How much longer do we have to donate? Because I've finally gotten over my fears and signed up for a PayPal account, but it'll take a few days to get my bank account verified, apparently.
I'm really amazed at how you've gone through with this despite all the obstacles you've faced. I have patellofemoral syndrome myself, and I know what a bitch it can be, although I don't think mine is as severe as yours seems to be. And to have that on top of everything else, and to still keep going is just really awesome of you.

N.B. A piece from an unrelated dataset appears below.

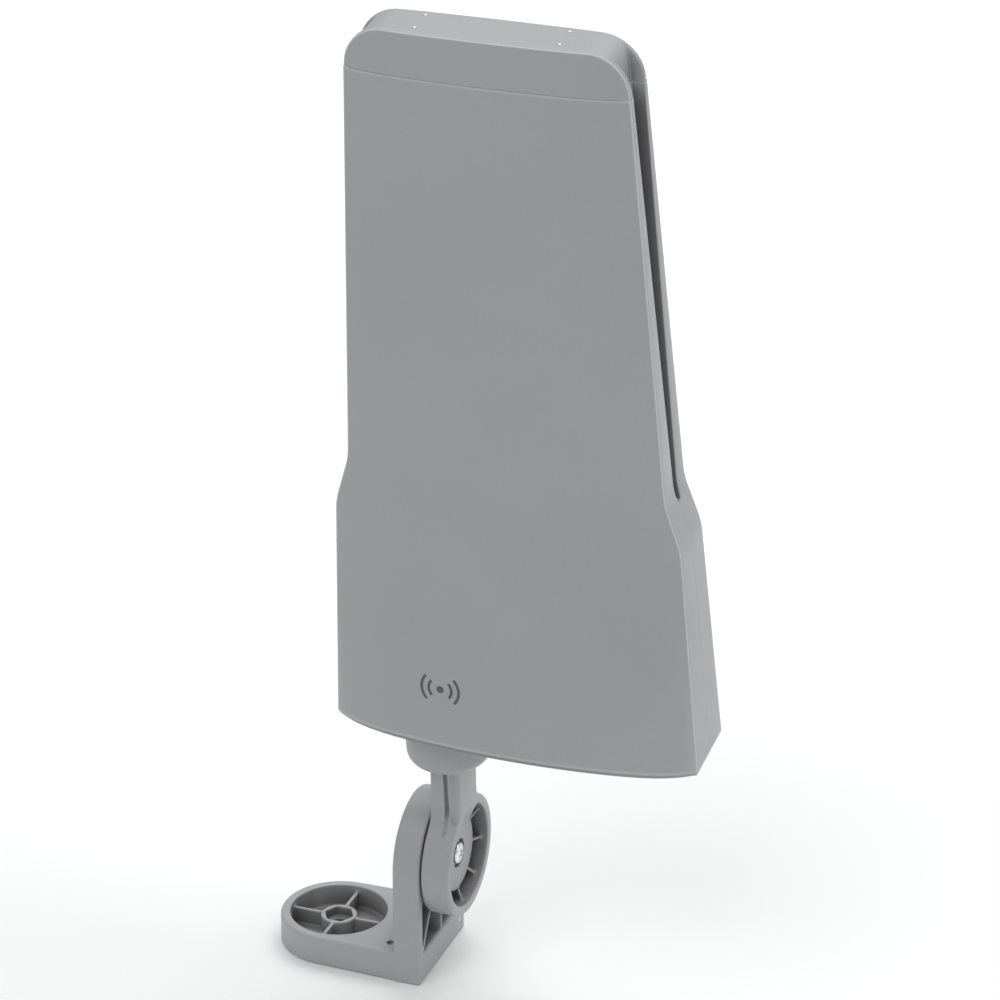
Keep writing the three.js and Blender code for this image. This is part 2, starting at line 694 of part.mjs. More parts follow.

I'm getting really worried about my stupid knee! I...can still kind of feel it, and I'm going to attempt to run tomorrow, but...I'm getting really really afraid I've done something serious to it and I'll never be able to run again, or something. Like, not even to catch the BART train. Or away from a psychopathic killer with a chainsaw.
As for donating, there's still time. I'd prefer to know how much I'm running for by July 29, obviously, but I think the site will take money till, like, September.